传说王思及当年在上海戏校学习时就是一个拔尖的“小老生”,老师们对他的期望很大。不幸造化弄人,在上世纪六十年代下乡劳动时不知怎么会掉进污水里,受到感染,吃多了氯霉素,破坏了血液,造成他的终身之患。只得改行教学,蛰伏多年,总算有王佩瑜代替他实现了舞台梦想,师生的感情是深厚的。
我初识王思及于上世纪八十年代末。每当看到他那苍白的面容,总不免暗暗惊心。后来彼此混熟了,看惯了,倒也不以为意了。再后来他结了婚,夫人戴柔立女士护理有经验,人又贤慧,对思及的照料可谓无微不至。有好长一段时期王思及出现在朋友面前,似觉脸色红润了许多,大家都为他高兴。他自己也颇感欣慰。曾经对王佩瑜说,你的师娘(指戴柔立)给了我生活,你成就了我的事业,我很满足了。这可不是我亲耳听来的原话,但意思差不多。
我与王思及另有一层“渊源”。在戏校里,张文涓教过他的戏。而张文涓已故的丈夫杨云天先生是我的老朋友。他们夫妇的儿女从前都叫我“爷叔”。王思及与杨长春(张文涓长子)称兄道弟,论辈分,他也只好叫我“爷叔”,当然是叫着玩的。我也常常叫他“老师”,只可惜我叫归叫,并没有认真地向他讨教过什么。因为我认定自己到了这把年纪了“老去簪花不自羞”,学什么都为时已晚,此生无望。我到票房去玩,无非就是看朋友,凑热闹,能不唱就不唱,就这样坐坐听听也很开心。唱京戏不容易,有一定的规范和要求,开出口来见分晓,如达不到那个“份儿”,唱了反生懊恼,还是不唱为妙。

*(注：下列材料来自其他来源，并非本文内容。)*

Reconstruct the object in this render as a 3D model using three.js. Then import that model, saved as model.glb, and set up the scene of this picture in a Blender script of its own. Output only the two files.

王思及致力于余派老生艺术的研究。但余叔岩留下来的只是十八张半唱片,没有别的声像资料。即使还有个把看过余叔岩演出的老人,记忆也不完整(现在恐怕一个也没有了,连看过孟小冬的人也找不到了)。其实就凭这十八张半唱片,以及孟小冬的录音,能真正领略到余派唱腔的神韵,在实践中根据需要加以发挥,也不排斥吸收其他名家之长,我以为王思及在教学中走的正是这一条路子。有一次有位票友彩唱《法门寺·公堂》的赵廉,王思及在一旁指导。出场时,王思及要他先侧身而出,走两步猛的转向正面,略一亮相,再疾步而进。余叔岩当年是这样演的吗?谁也没看过。这是王思及的创造,有层次地展现人物形象,增加艺术效果,有何不可!

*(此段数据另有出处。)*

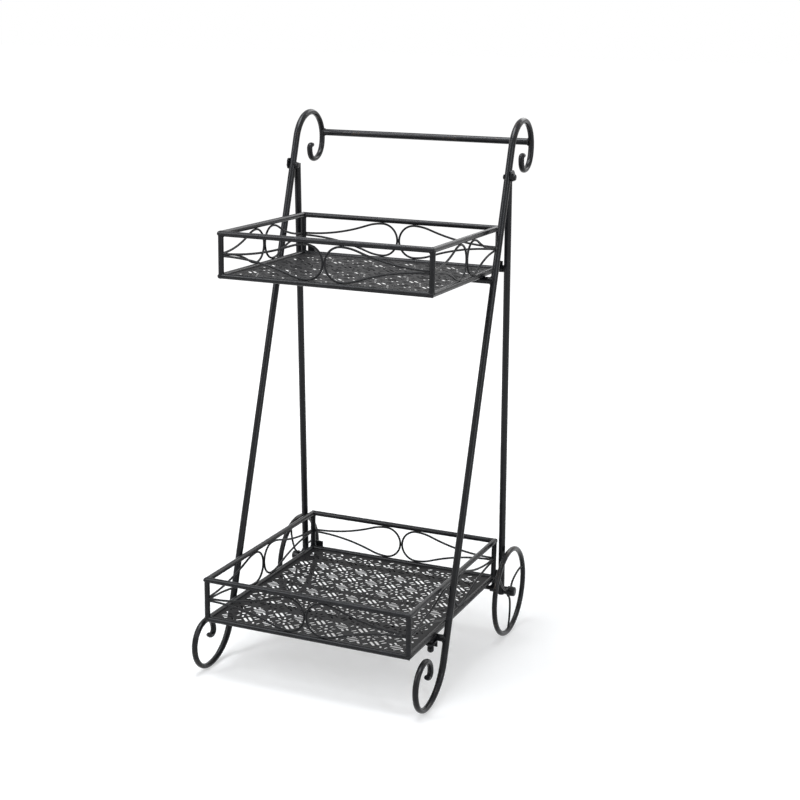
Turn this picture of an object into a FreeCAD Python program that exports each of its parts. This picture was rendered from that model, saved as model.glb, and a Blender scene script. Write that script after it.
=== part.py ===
import FreeCAD, Part
import math
import os

# Two-tier flower cart stand in round black bar: a scrolled front frame with
# the handlebar, a rear frame hinged to it at the top, two open baskets hinged
# on the rear bars, and a pair of wire-spoked wheels on the rear axle.
# Millimetres. X is left to right, -Y is the front (curled feet), +Y is the
# rear (wheels), Z is up from the floor. The origin is the centre of the
# footprint at floor level.

V = FreeCAD.Vector

# ---- driving dimensions --------------------------------------------------
BAR_R = 6.35           # legs, handlebar and front crossbars: half-inch round bar
RAIL_R = 5.0           # basket rails and posts: 10 mm round bar
WIRE_R = 2.0           # basket scrollwork: 4 mm wire
ROD_R = 4.25           # rear crossbar and axle: 8.5 mm rod

FRONT_X = 217.6        # front leg centre, left and right
LEG_Y0, LEG_SLOPE = -151.6, 0.309      # front leg: y = Y0 + slope * z
REAR_X = 214.8         # rear leg centre
REAR_Y0, REAR_SLOPE = 182.6, -0.047    # rear leg: y = Y0 + slope * z
REAR_TOP_Z, REAR_FOOT_Z = 901.0, 80.0

STRIP_A = 5.5          # half width of the flattened scroll ends
STRIP_B = 4.4          # half thickness at the edge
STRIP_CROWN = 0.25     # extra half thickness in the middle

ARCH_TOP_Z = 995.2     # bar centre at the top of the handle scroll
SCROLL = [(63.0, None), (50.3, 90), (70.0, 10), (35.2, 80),
          (18.5, 70), (28.0, 20), (6.4, 115)]
FOOT_BOTTOM_Z = STRIP_B + STRIP_CROWN
FOOT = [(83.2, None), (50.3, 90), (40.5, 90), (27.0, 90), (8.8, 110), (9.0, 30)]

PIVOT_Z = 898.5        # hinge bolt between the two frames, on the front leg
LUG_T, LUG_CLEAR = 2.6, 0.4            # hinge lug plate, clearance beside the legs
LUG_FRONT, LUG_LOW, LUG_HIGH = 6.5, 7.5, 13.0  # lug ahead of, below and above its bolt
BOLT_R, BOLT_FIT = 3.0, 0.05
NUT_FLATS, NUT_HEX, NUT_H = 12.0, 3.4, 6.6     # domed nut on the hinge bolts
HANDLE_TURN, HANDLE_INSET = 10.2, 0.2  # handlebar: degrees round the arch, mm inside it
CROSS_LOW_Z, CROSS_UP_Z = 100.2, 717.75

WHEEL_R = 88.6         # outside radius, standing on the floor
RIM_R = 5.0            # rim bar radius
RIM_OFFSET = 2.3       # rim middle from the hub's inner end
HUB_R, HUB_LEN = 9.5, 9.3
SPACER_LEN, HUB_PLAY = 7.1, 0.4
CAP_PLAY, CAP_GRIP, CAP_LEN = 0.3, 3.7, 5.6
SPOKE_R = 2.0
SPOKES_RIGHT = (0, 121, 252)           # turn of each spoke, degrees
SPOKES_LEFT = (96, 217, 348)
RUN_FIT = 0.07         # running clearance on rods

STRAP_T, STRAP_W = 2.5, 14.5
STRAP_INSET = (23.0, 8.3)              # left and right strap from the rear legs' inner faces
STRAP_RISE = 14.0      # strap tail above the bottom rail
ROD_DROP = 1.1         # upper basket's bottom rail above the rear crossbar's middle
REST_GAP = 0.3         # basket rail over the front crossbar that it rests on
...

记得2007年9月,国际票房负责人许世德兄与我陪同一位台湾票友李先生去看望王思及。他的健康已经明显地差了,但还在家里辅导一位外地来的学生。他跟我们讲些什么已经忘了,只记得他说了两件事。一、发病时浑身痛苦难当,“真的不想活了……”二、舍不得他的夫人小戴,说“我生病等于她生病,甚至还要苦……”我们听了也不知怎么安慰他才好。
到了来年,王思及终于走了!死者已矣。朋友们都很惦记小戴,希望她能从哀痛中挣脱出来。一年多前听说她又遭遇车祸,伤得不轻,现在总算慢慢地康复了。那就更要振作起来,过好一个人的日子。我也知道别人再怎么劝说也难以体会当事人心中的凄苦,只能随着岁月的淘洗,生活的磨炼,让伤痛逐渐淡化了吧!